= STORED DATA =
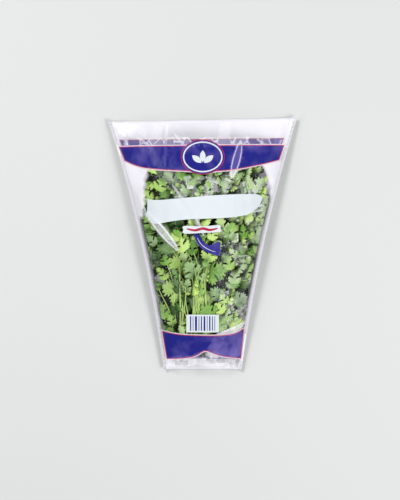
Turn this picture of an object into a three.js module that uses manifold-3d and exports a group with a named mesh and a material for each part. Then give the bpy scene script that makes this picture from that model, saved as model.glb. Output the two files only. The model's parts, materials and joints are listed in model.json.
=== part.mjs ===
import * as THREE from "three";
import { mergeVertices } from "three/addons/utils/BufferGeometryUtils.js";
import Module from "manifold-3d";

// A bunch of fresh coriander in its tapered film sleeve, lying on its back. All lengths are millimetres.
// +Y runs from the cut stems to the sleeve's mouth, +X to the right of the front and +Z up out of it.
// The origin is on the surface that the bunch lies on, under the middle of the sleeve.

const wasm = await Module();
wasm.setup();

// ---- Driving dimensions ----

const sleeve = {
  length: 317.5,
  stemEndHalfWidth: 49,
  middleHalfWidth: 77,
  mouthHalfWidth: 119,
  stemEndHeight: 19,
  mouthHeight: 22,
  bellyRise: 36, // how far the packed middle stands above the line between the two ends
  bellyShift: 1.08, // above 1 moves the belly towards the mouth
  seamHeightShare: 0.3, // height of the side seams in the section's height
  flatShare: 0.75, // the back is flat wherever the section's sine is above this
  crownPower: 1.3, // 1 is an ellipse, more falls straighter to the seams
  wall: 0.8,
  seamWidth: 3, // the sealed margin down each side
  stemEndArch: 5, // how far the front's cut edges draw back over the bulge
  mouthArch: 5,
  mouthSlant: 5, // how far the mouth's left corner stands below its right one
  stations: 13,
  sides: 28,
};

const bunch = {
  stems: 27, // those that find no room are left out
  backStems: 8,
  innerStems: 3, // with fewer leaflets, in the middle of the bunch
  cutEndY: -139,
  cutEndScatter: 5,
  cutEndHalfWidth: 39,
  lowestTipY: -62,
  highestTipY: 80,
  tipHalfWidth: 57,
  tipToFilm: 25, // least distance from a leaf stalk's tip to the sleeve's side
  stemRadius: 1.35, // at the cut end
  tipRadius: 0.75,
  stemSides: 6,
  stemStep: 18, // longest straight run of a stem
  steepest: 0.35, // rise of a stem in its run as it passes over others
  reachPower: 1.4, // above 1 the stems grow shorter sooner towards the front
  cutFollowsTip: 0.35, // how far a cut end stands to the side that its tip is on
  elbowFollowsTip: 0.3,
  tipScatterAlong: 12,
  tipScatterAcross: 16,
  cutScatterAcross: 12,
  elbowScatter: 8,
};

// In the narrow neck above the cut ends the stems lie lower in the sleeve than their share of its height.
const neck = { share: 0.72, fromY: -110, length: 90 };

const leaflet = {
  terminalLength: 36,
  sideLength: 31,
  thickness: 0.92, // measured upright
  stalkWidth: 1.7,
  stalkLength: 10,
  camber: 0.3, // drop of the margin in the leaflet's length, per square of its distance from the middle
  middle: 0.45, // place of the highest point along the leaflet
  pairSpacing: 27, // along the stem, from the tip to the first pair and on to the next
  tipInset: 1.5, // where the terminal leaflet's stalk starts, back from the stem's tip
};

// What one leaflet's form is drawn from: a width about the middle, or a low end and a width.
const leafletRange = {
  size: [0.88, 0.24],
  terminalTurn: 0.9, // turns are in radians from the stem's own direction
  sideTurn: [0.85, 0.5],
  stalk: [0.8, 0.5],
  terminalStalk: 1.15,
  depth: 0.1, // in the height of the room between the back and the front film
  rise: 0.3,
  riseShare: 0.7, // share of its stalk's slope that a blade keeps
  roll: 0.8,
  upturnedShare: 0.25,
  upturnedCamber: -0.5,
  camber: [0.5, 0.8],
};

// Right half of a leaflet of length 1 and full width 1.1, from the shoulder at its stalk to the tip:
// across, along, and the wave of the margin. Three lobes, each cut into blunt teeth.
const halfOutline = [
  [0.05, 0.03, 0],
  [0.35, 0.13, -0.02],
  [0.37, 0.26, 0.02],
  [0.54, 0.36, -0.03],
  [0.44, 0.53, 0.01],
  [0.22, 0.52, 0.03],
  [0.36, 0.77, -0.03],
  [0.2, 0.86, 0.02],
];
const leafTip = [0, 1, -0.03];

const clearance = {
  leaf: 0.45, // between any two stems or blades
  film: 1.4, // below and above the bunch, to the sleeve's inner face
  side: 1.8,
  cell: 1.25, // of the grid that holds the pile's height
  samples: 20, // along each edge of a blade's triangles
};

const tries = { enough: 8, stem: 90, leaflet: 44, drape: 16 };
// Where no full-size leaflet fits. The penalty puts any full-size one first.
const smallLeaflet = { afterTries: 20, share: 0.72, penalty: 1000 };

// ---- Repeatable scatter ----

// The multipliers of an integer hash, its start and the number of values that it can take.
const hash = { start: 2166152099, step: 16777619, mixes: [2246822507, 3266489909], range: 2 ** 32 };

// Steps between the members of sequences that fill 0 to 1 evenly, however many follow one another.
const evenStep = { tip: 0.6180339887, cut: 0.7548776662, reach: 0.569840291 };

// A draw from 0 to 1 that depends only on its whole-number keys.
function draw(...keys) {
  let h = hash.start;
  for (const key of keys) {
    h = Math.imul(h ^ key, hash.step) >>> 0;
    h = (h ^ (h >>> 13)) >>> 0;
  }
  h = Math.imul(h ^ (h >>> 16), hash.mixes[0]) >>> 0;
  h = Math.imul(h ^ (h >>> 13), hash.mixes[1]) >>> 0;
  return ((h ^ (h >>> 16)) >>> 0) / hash.range;
}

// A draw v from 0 to 1 as a value in a range, or as one about nought.
const within = ([low, width], v) => low + width * v;
const about = (width, v) => width * (v - 0.5);
// Member i of an even sequence.
const member = (i, step) => (0.5 + i * step) % 1;

const lerp = (a, b, t) => a + (b - a) * t;
const clamp = (v, low, high) => Math.min(Math.max(v, low), high);
const mean = (list) => list.reduce((sum, v) => sum + v, 0) / list.length;

// ---- The sleeve's shape ----

// Half width, front height and seam height of the section at y, on the outer or the inner face.
function sectionAt(y, inner) {
  const { stemEndHalfWidth: a0, middleHalfWidth: am, mouthHalfWidth: a1 } = sleeve;
  const t = clamp(y / sleeve.length + 0.5, 0, 1);
  const bend = 2 * (a0 + a1 - 2 * am);
  const halfWidth = a0 + (a1 - a0 - bend) * t + bend * t * t;
  const belly = Math.sin(Math.PI * t ** sleeve.bellyShift);
  const height = lerp(sleeve.stemEndHeight, sleeve.mouthHeight, t) + sleeve.bellyRise * belly;
  return {
    halfWidth: halfWidth - (inner ? sleeve.seamWidth : 0),
    height: height - (inner ? sleeve.wall : 0),
    seam: height * sleeve.seamHeightShare,
    floor: inner ? sleeve.wall : 0,
  };
}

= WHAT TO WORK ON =
Look above for every line with the word "into" and copy it.

= THE OUTPUT =
Turn this picture of an object into a three.js module that uses manifold-3d and exports a group with a named mesh and a material for each part. Then give the bpy scene script that makes this picture from that model, saved as model.glb. Output the two files only. The model's parts, materials and joints are listed in model.json.
// across, along, and the wave of the margin. Three lobes, each cut into blunt teeth.